_REQUIRED WORK_
Write out the whole listing again, exactly.
━━ DATA SUPPLIED
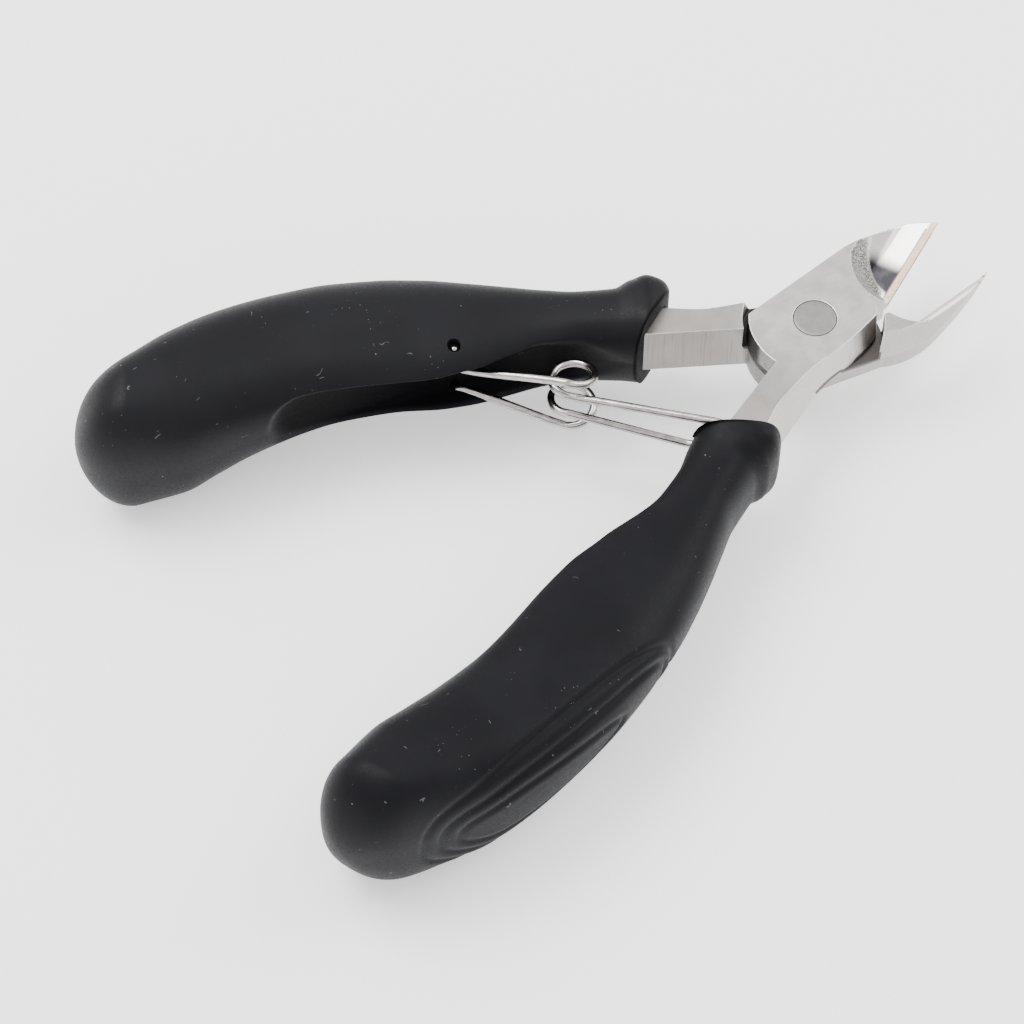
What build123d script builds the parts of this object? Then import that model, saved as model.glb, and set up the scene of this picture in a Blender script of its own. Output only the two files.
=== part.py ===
from build123d import *
import os
from math import asin, atan2, cos, degrees, dist, radians, sin

# Spring-opened toenail nipper, drawn open. Millimetres.
# Origin: the centre of the rivet's upper face. +X points out between the jaws, +Z is the pivot
# axis, up. The front lever is the one whose half of the lap joint is on top: its jaw is on the
# +Y side and its handle on the -Y side. The functions below draw every part about the middle of
# the joint's thickness, z = 0, and the last lines lower them all by half that thickness.

# ---- driving dimensions ----
half_thick = 4.25            # half of the joint's thickness
lap_gap = 0.03               # each lap face stands this far from the mid plane
plate_radius = 9.2           # round shoulder of each half of the lap joint
step_radius = 9.6            # concave step that faces the other lever's shoulder
step_room = 0.45             # more room between step and shoulder on the handles' side
handle_angle = 25.5          # each handle's slope from the X axis
handle_shift = (1.0, 1.2)    # where the two handle axes cross
edges_meet_angle = 21.5      # turn of the front lever that brings the two edges together

heel = (12.6, -0.2)          # cutting edge of the front jaw, in plan
tip = (27.3, 8.1)
edge_height = -2.0           # height of both cutting edges
edge_length = 16.88
edge_angle = 29.45           # direction of the front cutting edge at rest

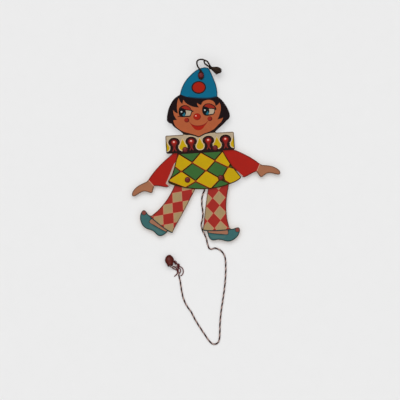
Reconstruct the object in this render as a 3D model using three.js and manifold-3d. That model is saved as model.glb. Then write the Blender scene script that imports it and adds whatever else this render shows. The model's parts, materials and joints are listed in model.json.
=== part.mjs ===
// A pull-string jumping jack clown: flat plywood boards on round pegs, worked by cross strings and a pull cord.
// Millimetres, +Z up, +X to the viewer's right. The printed face looks towards -Y and the wall is at +Y.
// The origin is on the body board's back face, where the axis of the hat's hanging peg comes out of it.
import * as THREE from "three";
import { mergeVertices } from "three/addons/utils/BufferGeometryUtils.js";
import Module from "manifold-3d";

const wasm = await Module();
wasm.setup();

// Boards, from front to back along Y.
const BOARD_THICKNESS = 4;
const BOARD_FRONT = -BOARD_THICKNESS;
const LIMB_FRONT = 0.4;
const LIMB_BACK = LIMB_FRONT + BOARD_THICKNESS;
const WALL = 9.6;

// Pegs and their caps.
const PEG_RADIUS = 1.8;
const PEG_HEAD_RADIUS = 4;
const PEG_HEAD_HEIGHT = 2.3;
const PEG_STANDOFF = 0.05;
const HAT_PEG_STANDOFF = 2.2;
const PEG_END = 7.2;
const BODY_HOLE_RADIUS = 1.9;
const PIVOT_HOLE_RADIUS = 2.05;
const CAP_RADIUS = 4.5;
const CAP_FRONT = 4.7;

// The pivots on the body board.
const SHOULDER_Z = -102.5;
const SHOULDER_MIDDLE_X = -7.5;
const SHOULDER_SPREAD = 21;
const HIP_Z = -144.75;
const HIP_MIDDLE_X = -4.5;
const HIP_SPREAD = 23.25;

// Limb angles at rest, in degrees: an arm's droop below level, a leg's swing out from the drawn position.
const ARM_DROOP = { left: 38.1, right: 25.3 };
const LEG_SWING = { left: 42, right: 0 };

// Lever tabs: the string hole's distance from the pivot, and the leg lever's angle above the horizontal.
const ARM_LEVER = 14;
const LEG_LEVER = 11;
const LEG_LEVER_ANGLE = 35;
const STRING_HOLE_RADIUS = 1.1;
const LEVER_KNOT_RADIUS = 1.7;

// Cross strings: one layer for the left limbs, one behind it for the right.
const STRING_RADIUS = 0.4;
const STRING_LAYER = { left: 5, right: 5.9 };
const STRING_START = 2;
const ARM_STRING_LENGTH = 15.5;
const LEG_STRING_LENGTH = 17;
const UPPER_KNOT = [SHOULDER_MIDDLE_X, -106.5];
const LOWER_KNOT = [HIP_MIDDLE_X, -142.75];

// Cords.
const CORD_SIDES = 6;
const CORD_RADIUS = 1.05;
const CORD_Y = 8;
const LOOP_RADIUS = 0.9;
const HANGER_RADIUS = 1;
const HANGER_Y = BOARD_FRONT - PEG_STANDOFF - HANGER_RADIUS - 0.1;
const TASSEL_KNOT = [13.6, 10.4];

// Pull bead: its middle, its lean in the picture plane and its tilt back, in degrees.
const BEAD_MIDDLE = [-59.8, 3, -255.9];
const BEAD_LEAN = 5;
const BEAD_TILT = 24;
const BEAD_RADIUS = 6.3;
const BEAD_HALF_LENGTH = 7.8;
const BEAD_BORE = 1.5;

// The wraps of the knot that ties off the pull cord, as ellipsoids.
const TIE_WRAPS = [
  { middle: [-48, 6.8, -264.4], radii: [2.1, 2.2, 4.3] },
  { middle: [-49.2, 7.4, -270.6], radii: [1.7, 1.9, 2.6] },
];

const radians = THREE.MathUtils.degToRad;

// ---------------------------------------------------------------- shapes and solids

function paint(color, roughness) {
  return new THREE.MeshStandardMaterial({ color, roughness, metalness: 0 });
}

// Runs a path smoothly through the given [x, z] points. A new call starts a sharp corner.
function through(path, ...points) {
  path.splineThru(points.map(([x, z]) => new THREE.Vector2(x, z)));
}

function circlePoints(x, z, radius, segments = 20) {
  return new THREE.EllipseCurve(x, z, radius, radius).getPoints(segments);
}

function drill(shape, x, z, radius) {
  shape.holes.push(new THREE.Path(circlePoints(x, z, radius)));
}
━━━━
_FINAL RESULT_
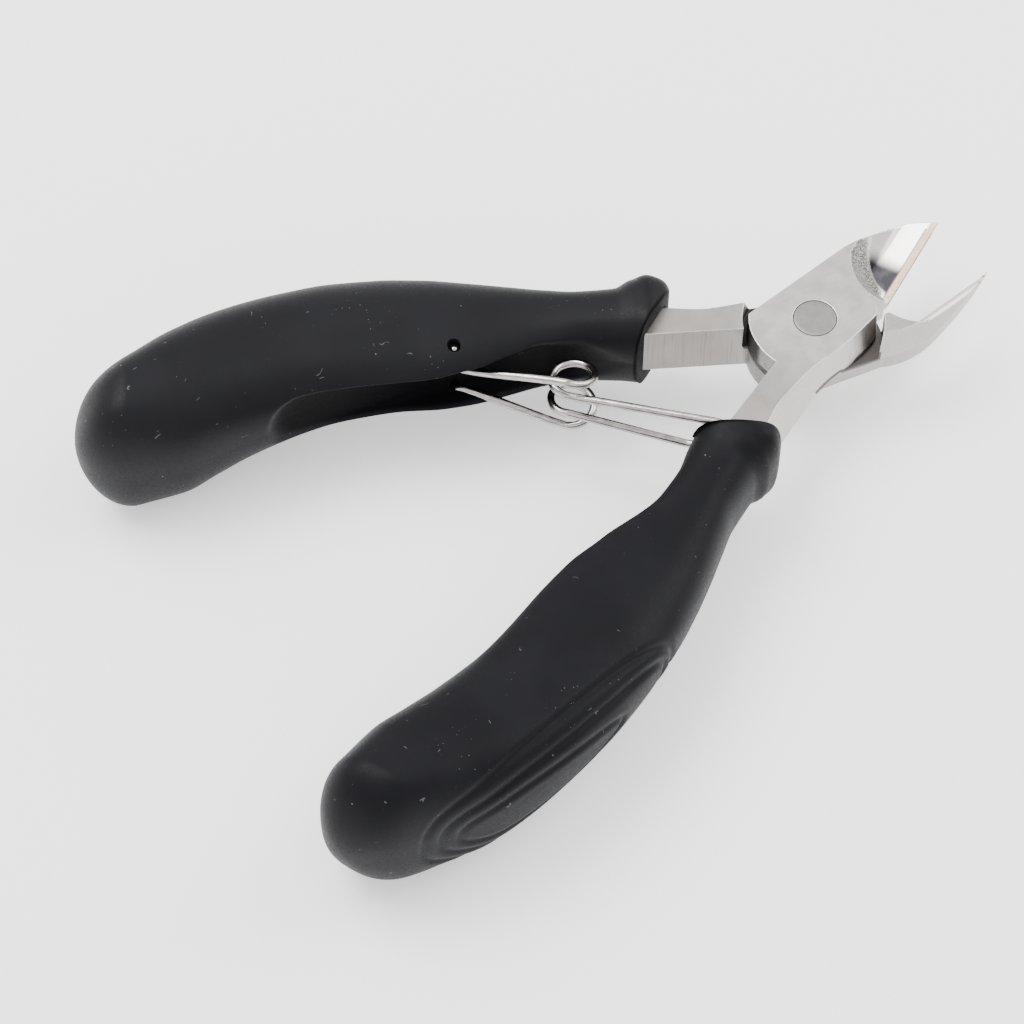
What build123d script builds the parts of this object? Then import that model, saved as model.glb, and set up the scene of this picture in a Blender script of its own. Output only the two files.
=== part.py ===
from build123d import *
import os
from math import asin, atan2, cos, degrees, dist, radians, sin

# Spring-opened toenail nipper, drawn open. Millimetres.
# Origin: the centre of the rivet's upper face. +X points out between the jaws, +Z is the pivot
# axis, up. The front lever is the one whose half of the lap joint is on top: its jaw is on the
# +Y side and its handle on the -Y side. The functions below draw every part about the middle of
# the joint's thickness, z = 0, and the last lines lower them all by half that thickness.

# ---- driving dimensions ----
half_thick = 4.25            # half of the joint's thickness
lap_gap = 0.03               # each lap face stands this far from the mid plane
plate_radius = 9.2           # round shoulder of each half of the lap joint
step_radius = 9.6            # concave step that faces the other lever's shoulder
step_room = 0.45             # more room between step and shoulder on the handles' side
handle_angle = 25.5          # each handle's slope from the X axis
handle_shift = (1.0, 1.2)    # where the two handle axes cross
edges_meet_angle = 21.5      # turn of the front lever that brings the two edges together

heel = (12.6, -0.2)          # cutting edge of the front jaw, in plan
tip = (27.3, 8.1)
edge_height = -2.0           # height of both cutting edges
edge_length = 16.88
edge_angle = 29.45           # direction of the front cutting edge at rest

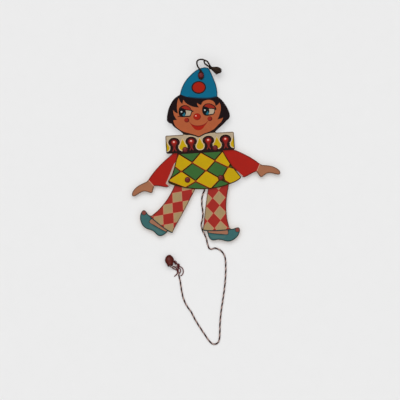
Reconstruct the object in this render as a 3D model using three.js and manifold-3d. That model is saved as model.glb. Then write the Blender scene script that imports it and adds whatever else this render shows. The model's parts, materials and joints are listed in model.json.
=== part.mjs ===
// A pull-string jumping jack clown: flat plywood boards on round pegs, worked by cross strings and a pull cord.
// Millimetres, +Z up, +X to the viewer's right. The printed face looks towards -Y and the wall is at +Y.
// The origin is on the body board's back face, where the axis of the hat's hanging peg comes out of it.
import * as THREE from "three";
import { mergeVertices } from "three/addons/utils/BufferGeometryUtils.js";
import Module from "manifold-3d";

const wasm = await Module();
wasm.setup();

// Boards, from front to back along Y.
const BOARD_THICKNESS = 4;
const BOARD_FRONT = -BOARD_THICKNESS;
const LIMB_FRONT = 0.4;
const LIMB_BACK = LIMB_FRONT + BOARD_THICKNESS;
const WALL = 9.6;

// Pegs and their caps.
const PEG_RADIUS = 1.8;
const PEG_HEAD_RADIUS = 4;
const PEG_HEAD_HEIGHT = 2.3;
const PEG_STANDOFF = 0.05;
const HAT_PEG_STANDOFF = 2.2;
const PEG_END = 7.2;
const BODY_HOLE_RADIUS = 1.9;
const PIVOT_HOLE_RADIUS = 2.05;
const CAP_RADIUS = 4.5;
const CAP_FRONT = 4.7;

// The pivots on the body board.
const SHOULDER_Z = -102.5;
const SHOULDER_MIDDLE_X = -7.5;
const SHOULDER_SPREAD = 21;
const HIP_Z = -144.75;
const HIP_MIDDLE_X = -4.5;
const HIP_SPREAD = 23.25;

// Limb angles at rest, in degrees: an arm's droop below level, a leg's swing out from the drawn position.
const ARM_DROOP = { left: 38.1, right: 25.3 };
const LEG_SWING = { left: 42, right: 0 };

// Lever tabs: the string hole's distance from the pivot, and the leg lever's angle above the horizontal.
const ARM_LEVER = 14;
const LEG_LEVER = 11;
const LEG_LEVER_ANGLE = 35;
const STRING_HOLE_RADIUS = 1.1;
const LEVER_KNOT_RADIUS = 1.7;

// Cross strings: one layer for the left limbs, one behind it for the right.
const STRING_RADIUS = 0.4;
const STRING_LAYER = { left: 5, right: 5.9 };
const STRING_START = 2;
const ARM_STRING_LENGTH = 15.5;
const LEG_STRING_LENGTH = 17;
const UPPER_KNOT = [SHOULDER_MIDDLE_X, -106.5];
const LOWER_KNOT = [HIP_MIDDLE_X, -142.75];

// Cords.
const CORD_SIDES = 6;
const CORD_RADIUS = 1.05;
const CORD_Y = 8;
const LOOP_RADIUS = 0.9;
const HANGER_RADIUS = 1;
const HANGER_Y = BOARD_FRONT - PEG_STANDOFF - HANGER_RADIUS - 0.1;
const TASSEL_KNOT = [13.6, 10.4];

// Pull bead: its middle, its lean in the picture plane and its tilt back, in degrees.
const BEAD_MIDDLE = [-59.8, 3, -255.9];
const BEAD_LEAN = 5;
const BEAD_TILT = 24;
const BEAD_RADIUS = 6.3;
const BEAD_HALF_LENGTH = 7.8;
const BEAD_BORE = 1.5;

// The wraps of the knot that ties off the pull cord, as ellipsoids.
const TIE_WRAPS = [
  { middle: [-48, 6.8, -264.4], radii: [2.1, 2.2, 4.3] },
  { middle: [-49.2, 7.4, -270.6], radii: [1.7, 1.9, 2.6] },
];

const radians = THREE.MathUtils.degToRad;

// ---------------------------------------------------------------- shapes and solids

function paint(color, roughness) {
  return new THREE.MeshStandardMaterial({ color, roughness, metalness: 0 });
}

// Runs a path smoothly through the given [x, z] points. A new call starts a sharp corner.
function through(path, ...points) {
  path.splineThru(points.map(([x, z]) => new THREE.Vector2(x, z)));
}

function circlePoints(x, z, radius, segments = 20) {
  return new THREE.EllipseCurve(x, z, radius, radius).getPoints(segments);
}

function drill(shape, x, z, radius) {
  shape.holes.push(new THREE.Path(circlePoints(x, z, radius)));
}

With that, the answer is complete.